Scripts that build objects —
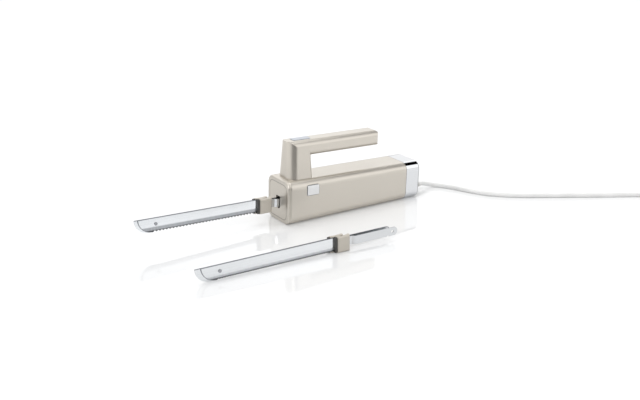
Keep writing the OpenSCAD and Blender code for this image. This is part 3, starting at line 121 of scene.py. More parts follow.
def grid_mesh(name, points, wrap=True, caps=False, loop=False, smooth=True):
    """A surface through a grid of points: rows of equal length, each row closed into a ring
    where wrap is set, the last row joined to the first where loop is set, or the ends closed by
    a fan to the row's middle where caps is set."""
    grid = np.asarray(points, float)
    rows, cols = grid.shape[:2]
    verts = grid.reshape(-1, 3)
    row, col = np.meshgrid(np.arange(rows if loop else rows - 1),
                           np.arange(cols if wrap else cols - 1), indexing="ij")
    next_row = (row + 1) % rows
    corners = ((row, col), (row, col + 1), (next_row, col + 1), (next_row, col))
    faces = np.stack([r * cols + c % cols for r, c in corners], -1).reshape(-1, 4).tolist()
    if caps:
        first, last = len(verts), len(verts) + 1
        verts = np.vstack([verts, grid[0].mean(0), grid[-1].mean(0)])
        here = np.arange(cols)
        after = (here + 1) % cols
        end = (rows - 1) * cols
        faces += np.stack([after, here, np.full(cols, first)], -1).tolist()
        faces += np.stack([end + here, end + after, np.full(cols, last)], -1).tolist()
    return add_piece(name, verts.tolist(), faces, smooth, closed=caps or loop)


def smooth_line(points, steps):
    """A smooth line through given points: on each stretch the cubic whose slope at a point is
    half the chord between that point's neighbours."""
    p = np.asarray(points, float)
    start = np.arange(len(p) - 1)
    before, after = p[np.maximum(start - 1, 0)], p[np.minimum(start + 2, len(p) - 1)]
    a, b, c, d = (q[:, None, :] for q in (before, p[:-1], p[1:], after))
    t = (np.arange(steps) / steps)[None, :, None]
    line = b + 0.5 * t * ((c - a) + t * (2 * a - 5 * b + 4 * c - d + t * (3 * b - a - 3 * c + d)))
    return np.vstack([line.reshape(-1, 3), p[-1]])


def tube_rings(line, radius, sides):
    """Rings of a round tube: at each point of the line a circle square to the line's direction,
    which is the difference of its two neighbours, with one spoke kept level."""
    along = np.gradient(line, axis=0)
    along /= np.linalg.norm(along, axis=1, keepdims=True)
    level = np.cross(along, [0, 0, 1.0])
    level /= np.linalg.norm(level, axis=1, keepdims=True)
    rise = np.cross(level, along)
    turn = (np.arange(sides) * 2 * math.pi / sides)[None, :, None]
    spoke = np.cos(turn) * level[:, None, :] + np.sin(turn) * rise[:, None, :]
    return line[:, None, :] + spoke * radius


def ease(t):
    """Goes from 0 to 1 with level ends: three t squared less two t cubed."""
    t = np.clip(t, 0, 1)
    return t * t * (3 - 2 * t)


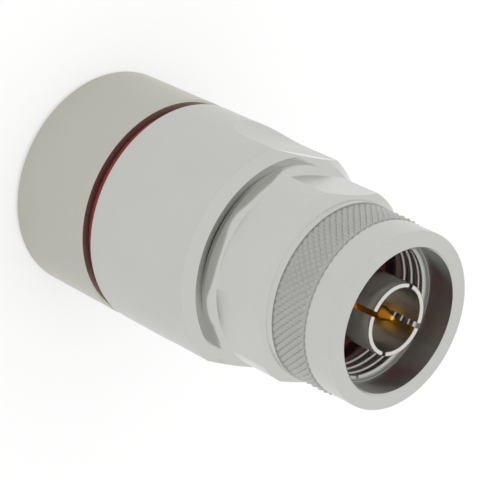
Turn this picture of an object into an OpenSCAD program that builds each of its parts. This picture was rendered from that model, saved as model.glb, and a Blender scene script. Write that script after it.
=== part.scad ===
// Coaxial cable plug of the N pattern for half-inch corrugated feeder cable.
// The axis is Z. The plug stands on the rear face of its clamping nut at Z = 0,
// and its mating end points up. The two wrench flats of the body face +X and -X.

/* [Overall] */
// Outer diameter of the body and of the clamping nut
body_d = 26.2; // [25.6:0.1:28]
// Length of the clamping nut behind the seal gap
clamp_nut_len = 12.1; // [11.6:0.1:16]
// Gap between clamping nut and body, filled by the seal ring
seal_gap = 1.5; // [1.2:0.1:1.8]
// Length of the body from the seal gap to its front rim
body_len = 16.65; // [15.8:0.05:19]
// Gap between the body's front rim and the coupling nut
shoulder_gap = 1.33; // [1.1:0.01:1.8]

/* [Body] */
// Width across the two wrench flats
flats_across = 24.1; // [22.6:0.1:25.4]
// Length of the wrench flats up to where they start to run out
flats_len = 5.9; // [3:0.1:9]
// Radius of the cutter that leaves the run-out
runout_r = 10; // [5:0.5:14]
// Height of the conical shoulder at the front of the body
shoulder_len = 1.12; // [0.6:0.02:2]
// Radial depth of that conical shoulder
shoulder_in = 1; // [0.5:0.05:1.6]
// Radius of the cove between the front rim and the neck
cove_r = 1.9; // [1.2:0.1:2.1]
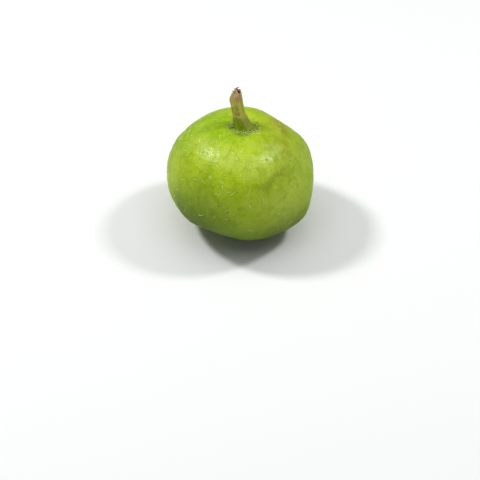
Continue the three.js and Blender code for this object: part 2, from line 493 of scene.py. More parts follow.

Short task — Quote only the lines from the one containing "Turn this picture" through the final line of the records, with both ends included.

Correct answer —
Turn this picture of an object into an OpenSCAD program that builds each of its parts. This picture was rendered from that model, saved as model.glb, and a Blender scene script. Write that script after it.
=== part.scad ===
// Coaxial cable plug of the N pattern for half-inch corrugated feeder cable.
// The axis is Z. The plug stands on the rear face of its clamping nut at Z = 0,
// and its mating end points up. The two wrench flats of the body face +X and -X.

/* [Overall] */
// Outer diameter of the body and of the clamping nut
body_d = 26.2; // [25.6:0.1:28]
// Length of the clamping nut behind the seal gap
clamp_nut_len = 12.1; // [11.6:0.1:16]
// Gap between clamping nut and body, filled by the seal ring
seal_gap = 1.5; // [1.2:0.1:1.8]
// Length of the body from the seal gap to its front rim
body_len = 16.65; // [15.8:0.05:19]
// Gap between the body's front rim and the coupling nut
shoulder_gap = 1.33; // [1.1:0.01:1.8]

/* [Body] */
// Width across the two wrench flats
flats_across = 24.1; // [22.6:0.1:25.4]
// Length of the wrench flats up to where they start to run out
flats_len = 5.9; // [3:0.1:9]
// Radius of the cutter that leaves the run-out
runout_r = 10; // [5:0.5:14]
// Height of the conical shoulder at the front of the body
shoulder_len = 1.12; // [0.6:0.02:2]
// Radial depth of that conical shoulder
shoulder_in = 1; // [0.5:0.05:1.6]
// Radius of the cove between the front rim and the neck
cove_r = 1.9; // [1.2:0.1:2.1]
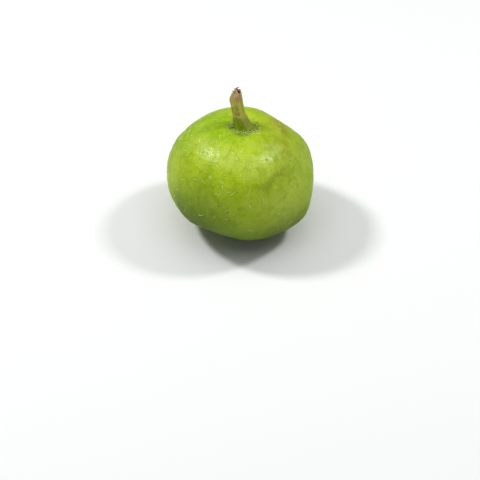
Continue the three.js and Blender code for this object: part 2, from line 493 of scene.py. More parts follow.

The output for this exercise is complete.